Rows from a 3D modeling dataset
..........
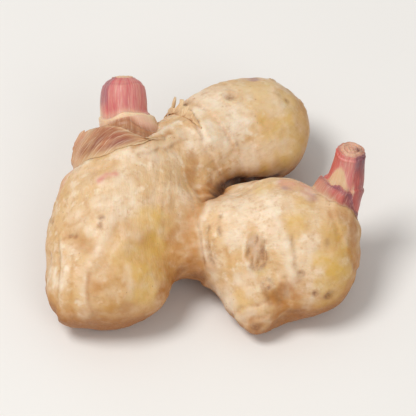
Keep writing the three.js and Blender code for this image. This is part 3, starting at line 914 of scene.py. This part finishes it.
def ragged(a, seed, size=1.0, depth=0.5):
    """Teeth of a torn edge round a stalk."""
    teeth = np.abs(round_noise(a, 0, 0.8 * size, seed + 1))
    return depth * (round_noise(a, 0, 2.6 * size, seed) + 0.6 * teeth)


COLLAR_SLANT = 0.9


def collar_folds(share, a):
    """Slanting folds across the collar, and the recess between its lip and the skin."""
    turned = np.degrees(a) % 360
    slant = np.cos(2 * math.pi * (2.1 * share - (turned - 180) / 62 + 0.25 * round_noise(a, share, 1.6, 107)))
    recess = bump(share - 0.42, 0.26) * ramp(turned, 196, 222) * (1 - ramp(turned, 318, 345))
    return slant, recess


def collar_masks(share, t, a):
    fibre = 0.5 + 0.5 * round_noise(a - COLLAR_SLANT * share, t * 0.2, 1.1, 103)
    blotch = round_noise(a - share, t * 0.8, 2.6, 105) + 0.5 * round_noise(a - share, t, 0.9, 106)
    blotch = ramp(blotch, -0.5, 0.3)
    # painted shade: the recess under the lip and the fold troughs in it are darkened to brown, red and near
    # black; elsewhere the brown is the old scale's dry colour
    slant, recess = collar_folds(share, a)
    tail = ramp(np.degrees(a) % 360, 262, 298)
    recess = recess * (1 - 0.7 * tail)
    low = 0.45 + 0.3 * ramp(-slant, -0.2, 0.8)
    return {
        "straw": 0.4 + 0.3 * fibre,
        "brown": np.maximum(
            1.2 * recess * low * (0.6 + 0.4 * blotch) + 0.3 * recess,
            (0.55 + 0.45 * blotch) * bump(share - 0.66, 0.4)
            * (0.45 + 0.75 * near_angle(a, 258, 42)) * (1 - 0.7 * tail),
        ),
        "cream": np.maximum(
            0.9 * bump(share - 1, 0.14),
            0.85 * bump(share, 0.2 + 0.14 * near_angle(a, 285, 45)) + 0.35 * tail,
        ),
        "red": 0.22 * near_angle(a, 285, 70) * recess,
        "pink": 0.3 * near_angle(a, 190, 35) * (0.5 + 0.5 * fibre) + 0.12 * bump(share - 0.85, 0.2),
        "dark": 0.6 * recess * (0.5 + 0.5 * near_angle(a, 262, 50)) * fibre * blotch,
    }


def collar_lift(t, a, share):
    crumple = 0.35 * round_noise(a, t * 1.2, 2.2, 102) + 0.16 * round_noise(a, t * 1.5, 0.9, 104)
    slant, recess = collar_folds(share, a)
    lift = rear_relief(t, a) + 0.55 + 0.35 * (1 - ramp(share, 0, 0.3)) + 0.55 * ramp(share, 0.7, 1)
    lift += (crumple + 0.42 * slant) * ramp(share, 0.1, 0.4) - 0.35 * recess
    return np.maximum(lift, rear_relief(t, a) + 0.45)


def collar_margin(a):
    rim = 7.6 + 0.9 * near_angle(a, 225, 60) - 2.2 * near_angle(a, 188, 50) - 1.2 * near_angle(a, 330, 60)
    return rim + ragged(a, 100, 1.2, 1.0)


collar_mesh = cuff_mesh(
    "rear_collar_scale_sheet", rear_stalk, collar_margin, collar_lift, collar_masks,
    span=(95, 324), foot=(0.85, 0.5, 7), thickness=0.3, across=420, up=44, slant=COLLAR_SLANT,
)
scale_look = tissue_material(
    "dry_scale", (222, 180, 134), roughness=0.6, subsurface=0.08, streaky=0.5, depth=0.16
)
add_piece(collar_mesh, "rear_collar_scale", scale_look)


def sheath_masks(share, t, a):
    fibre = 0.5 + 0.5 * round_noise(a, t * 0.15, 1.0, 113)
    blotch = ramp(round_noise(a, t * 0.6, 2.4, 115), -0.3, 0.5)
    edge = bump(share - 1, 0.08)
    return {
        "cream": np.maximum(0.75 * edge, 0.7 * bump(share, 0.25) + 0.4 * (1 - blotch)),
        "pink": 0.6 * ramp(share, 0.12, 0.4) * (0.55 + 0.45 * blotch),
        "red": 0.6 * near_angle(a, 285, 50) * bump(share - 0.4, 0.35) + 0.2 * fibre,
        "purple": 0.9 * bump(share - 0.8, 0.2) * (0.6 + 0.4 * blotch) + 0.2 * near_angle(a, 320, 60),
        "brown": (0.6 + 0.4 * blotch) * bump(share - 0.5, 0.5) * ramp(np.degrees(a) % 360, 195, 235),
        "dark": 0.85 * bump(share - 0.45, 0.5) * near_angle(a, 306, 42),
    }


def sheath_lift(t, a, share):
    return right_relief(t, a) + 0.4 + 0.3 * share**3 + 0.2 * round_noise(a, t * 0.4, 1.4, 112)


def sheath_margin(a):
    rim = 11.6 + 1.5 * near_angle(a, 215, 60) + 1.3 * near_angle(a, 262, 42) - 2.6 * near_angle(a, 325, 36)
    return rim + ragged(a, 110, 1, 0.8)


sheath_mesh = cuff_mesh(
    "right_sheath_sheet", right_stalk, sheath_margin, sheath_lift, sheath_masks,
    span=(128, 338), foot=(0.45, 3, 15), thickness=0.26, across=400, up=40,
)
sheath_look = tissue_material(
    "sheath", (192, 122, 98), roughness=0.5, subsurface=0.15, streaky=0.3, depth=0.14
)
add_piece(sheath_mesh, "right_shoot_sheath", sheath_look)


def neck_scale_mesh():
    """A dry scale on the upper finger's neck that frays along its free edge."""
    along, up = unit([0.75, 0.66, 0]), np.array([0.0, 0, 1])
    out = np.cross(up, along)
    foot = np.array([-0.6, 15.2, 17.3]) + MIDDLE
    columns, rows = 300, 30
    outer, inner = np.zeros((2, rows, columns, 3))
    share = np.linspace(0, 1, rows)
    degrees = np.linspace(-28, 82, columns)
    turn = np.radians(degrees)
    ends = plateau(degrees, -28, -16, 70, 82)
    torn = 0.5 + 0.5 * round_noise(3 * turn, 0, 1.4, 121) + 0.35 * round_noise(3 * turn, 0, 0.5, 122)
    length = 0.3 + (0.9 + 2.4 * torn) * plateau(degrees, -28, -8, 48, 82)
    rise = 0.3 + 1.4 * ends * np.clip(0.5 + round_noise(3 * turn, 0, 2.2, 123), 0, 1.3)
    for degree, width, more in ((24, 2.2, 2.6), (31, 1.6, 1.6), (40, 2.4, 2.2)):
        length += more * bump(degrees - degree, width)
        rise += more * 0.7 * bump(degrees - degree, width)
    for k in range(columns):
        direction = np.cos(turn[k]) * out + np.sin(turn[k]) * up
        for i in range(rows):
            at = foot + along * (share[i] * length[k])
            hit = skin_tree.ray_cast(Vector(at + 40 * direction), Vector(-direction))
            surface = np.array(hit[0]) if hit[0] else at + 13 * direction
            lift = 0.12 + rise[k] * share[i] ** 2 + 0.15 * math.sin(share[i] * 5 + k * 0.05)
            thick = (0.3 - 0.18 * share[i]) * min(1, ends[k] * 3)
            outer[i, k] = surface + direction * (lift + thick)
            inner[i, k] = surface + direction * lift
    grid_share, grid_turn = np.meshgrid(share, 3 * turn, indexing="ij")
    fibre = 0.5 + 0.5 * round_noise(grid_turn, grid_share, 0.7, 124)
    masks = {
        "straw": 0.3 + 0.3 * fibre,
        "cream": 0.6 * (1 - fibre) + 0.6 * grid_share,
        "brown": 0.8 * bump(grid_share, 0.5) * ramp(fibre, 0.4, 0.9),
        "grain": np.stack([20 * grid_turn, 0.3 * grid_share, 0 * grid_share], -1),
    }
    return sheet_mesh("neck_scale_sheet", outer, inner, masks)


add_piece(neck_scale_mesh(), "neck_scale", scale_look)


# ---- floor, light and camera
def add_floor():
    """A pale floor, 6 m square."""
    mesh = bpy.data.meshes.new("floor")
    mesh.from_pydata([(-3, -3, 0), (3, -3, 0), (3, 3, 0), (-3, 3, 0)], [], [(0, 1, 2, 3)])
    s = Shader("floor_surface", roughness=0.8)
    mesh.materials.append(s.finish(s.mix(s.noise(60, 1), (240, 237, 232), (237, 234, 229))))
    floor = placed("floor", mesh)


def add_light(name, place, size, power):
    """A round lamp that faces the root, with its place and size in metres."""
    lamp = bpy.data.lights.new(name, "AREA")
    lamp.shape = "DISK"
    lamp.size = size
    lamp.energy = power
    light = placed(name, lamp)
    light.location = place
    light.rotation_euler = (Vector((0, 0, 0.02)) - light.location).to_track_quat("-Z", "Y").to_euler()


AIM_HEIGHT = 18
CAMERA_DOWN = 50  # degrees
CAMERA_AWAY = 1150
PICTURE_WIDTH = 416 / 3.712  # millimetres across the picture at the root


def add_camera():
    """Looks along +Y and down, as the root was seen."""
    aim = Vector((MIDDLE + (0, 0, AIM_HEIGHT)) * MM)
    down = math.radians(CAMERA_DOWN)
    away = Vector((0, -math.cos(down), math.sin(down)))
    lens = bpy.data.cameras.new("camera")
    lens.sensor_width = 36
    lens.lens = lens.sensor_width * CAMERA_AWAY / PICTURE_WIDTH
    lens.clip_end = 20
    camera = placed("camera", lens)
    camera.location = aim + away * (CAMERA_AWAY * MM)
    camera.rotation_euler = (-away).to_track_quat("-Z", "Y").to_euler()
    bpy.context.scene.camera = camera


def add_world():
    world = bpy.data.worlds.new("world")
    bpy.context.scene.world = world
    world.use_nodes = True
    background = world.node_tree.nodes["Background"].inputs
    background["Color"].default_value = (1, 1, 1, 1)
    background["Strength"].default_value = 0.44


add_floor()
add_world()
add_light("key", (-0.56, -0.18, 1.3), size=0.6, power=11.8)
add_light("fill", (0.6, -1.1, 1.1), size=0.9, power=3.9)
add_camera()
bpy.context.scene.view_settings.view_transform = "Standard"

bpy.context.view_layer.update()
..........
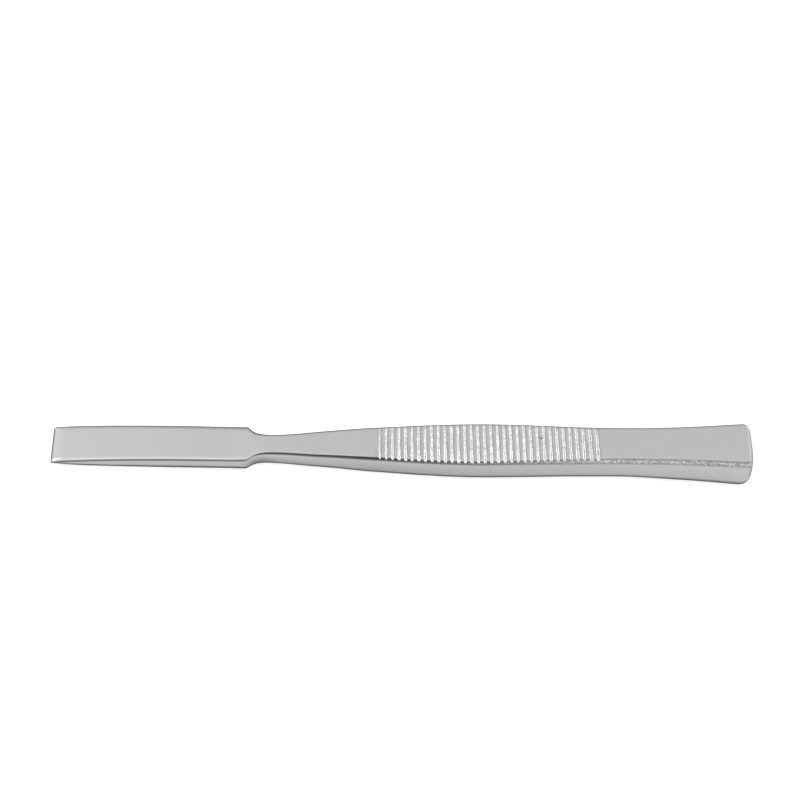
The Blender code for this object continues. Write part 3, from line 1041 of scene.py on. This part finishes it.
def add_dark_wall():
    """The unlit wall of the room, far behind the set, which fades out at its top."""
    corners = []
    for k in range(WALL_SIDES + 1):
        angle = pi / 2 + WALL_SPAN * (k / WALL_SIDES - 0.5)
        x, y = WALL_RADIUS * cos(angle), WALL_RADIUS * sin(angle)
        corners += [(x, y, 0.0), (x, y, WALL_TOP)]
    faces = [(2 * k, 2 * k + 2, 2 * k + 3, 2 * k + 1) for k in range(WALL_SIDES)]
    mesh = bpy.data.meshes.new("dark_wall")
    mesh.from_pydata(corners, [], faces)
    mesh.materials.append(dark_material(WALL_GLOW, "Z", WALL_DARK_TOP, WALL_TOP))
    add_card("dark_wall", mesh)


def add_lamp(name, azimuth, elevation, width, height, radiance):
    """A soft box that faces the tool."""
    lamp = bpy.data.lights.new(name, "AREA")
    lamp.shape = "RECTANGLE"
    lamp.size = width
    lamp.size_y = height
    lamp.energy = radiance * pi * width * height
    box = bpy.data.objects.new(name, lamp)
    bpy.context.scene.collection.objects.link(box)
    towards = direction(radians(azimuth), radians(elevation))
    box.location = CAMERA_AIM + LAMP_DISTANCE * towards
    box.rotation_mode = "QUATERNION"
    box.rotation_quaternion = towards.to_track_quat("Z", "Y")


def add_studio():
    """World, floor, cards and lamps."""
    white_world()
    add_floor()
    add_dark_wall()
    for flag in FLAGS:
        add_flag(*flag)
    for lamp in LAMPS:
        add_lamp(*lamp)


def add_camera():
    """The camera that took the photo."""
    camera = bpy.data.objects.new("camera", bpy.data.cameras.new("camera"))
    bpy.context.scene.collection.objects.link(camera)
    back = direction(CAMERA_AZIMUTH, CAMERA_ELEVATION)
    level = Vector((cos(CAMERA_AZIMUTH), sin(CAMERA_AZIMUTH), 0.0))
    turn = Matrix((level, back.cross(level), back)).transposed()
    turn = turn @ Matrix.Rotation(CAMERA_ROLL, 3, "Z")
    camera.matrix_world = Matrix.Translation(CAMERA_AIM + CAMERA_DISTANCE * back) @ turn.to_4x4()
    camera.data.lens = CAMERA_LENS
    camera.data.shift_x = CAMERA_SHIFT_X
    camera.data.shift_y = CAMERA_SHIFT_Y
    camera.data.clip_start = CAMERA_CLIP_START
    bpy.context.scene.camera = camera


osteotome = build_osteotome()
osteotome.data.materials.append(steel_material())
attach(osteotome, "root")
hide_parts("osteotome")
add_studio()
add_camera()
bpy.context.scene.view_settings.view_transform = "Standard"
..........
▸ Task description
Only the lines from the one with "Keep writing the" up to the one with "return slant, recess" should be repeated, both included, exactly as they appear.

▸ The response
Keep writing the three.js and Blender code for this image. This is part 3, starting at line 914 of scene.py. This part finishes it.
def ragged(a, seed, size=1.0, depth=0.5):
    """Teeth of a torn edge round a stalk."""
    teeth = np.abs(round_noise(a, 0, 0.8 * size, seed + 1))
    return depth * (round_noise(a, 0, 2.6 * size, seed) + 0.6 * teeth)


COLLAR_SLANT = 0.9


def collar_folds(share, a):
    """Slanting folds across the collar, and the recess between its lip and the skin."""
    turned = np.degrees(a) % 360
    slant = np.cos(2 * math.pi * (2.1 * share - (turned - 180) / 62 + 0.25 * round_noise(a, share, 1.6, 107)))
    recess = bump(share - 0.42, 0.26) * ramp(turned, 196, 222) * (1 - ramp(turned, 318, 345))
    return slant, recess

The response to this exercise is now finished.